By contrast drugs like cannabis, ecstasy and mephedrone, which the scientific evidence suggests are all much less dangerous, are much more strictly controlled. Mephedrone was recently made illegal despite evidence that it may have encouraged a drop in consumption of a much more harmful drug, cocaine.
But current drugs legislation also discourages medical research which holds out hope for relieving suffering, Professor Nutt said.
He heads a team investigating a promising new drug treatment for cluster headaches, an intractable condition which causes its victims so much agony that some commit suicide.
But because the drug in question is psilocybin, classed as a Schedule 1 drug (the most restricted) it has taken his team eighteen months to clear the regulatory hurdles before they can start work.

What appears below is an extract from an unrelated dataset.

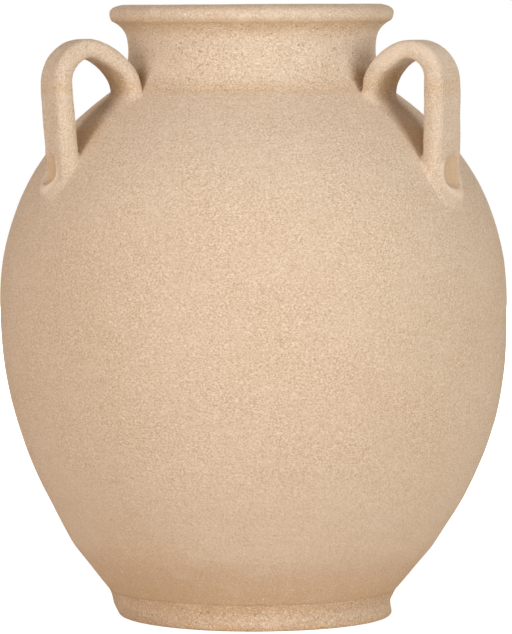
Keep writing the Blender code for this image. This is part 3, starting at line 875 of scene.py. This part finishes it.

Other Schedule 1 drugs may offer hope to sufferers from alcohol addiction, depression, post-traumatic stress disorder and other serious conditions. But with regulatory hurdles including a licence that costs £6000 a year “almost no-one researches these drugs”, Professor Nutt said.
Ironically, Schedule 1 drugs are not necessarily the most dangerous – heroin at Schedule 2 is less restricted than cannabis which is Schedule 1. They classed as such because they are currently seen to have no medical use.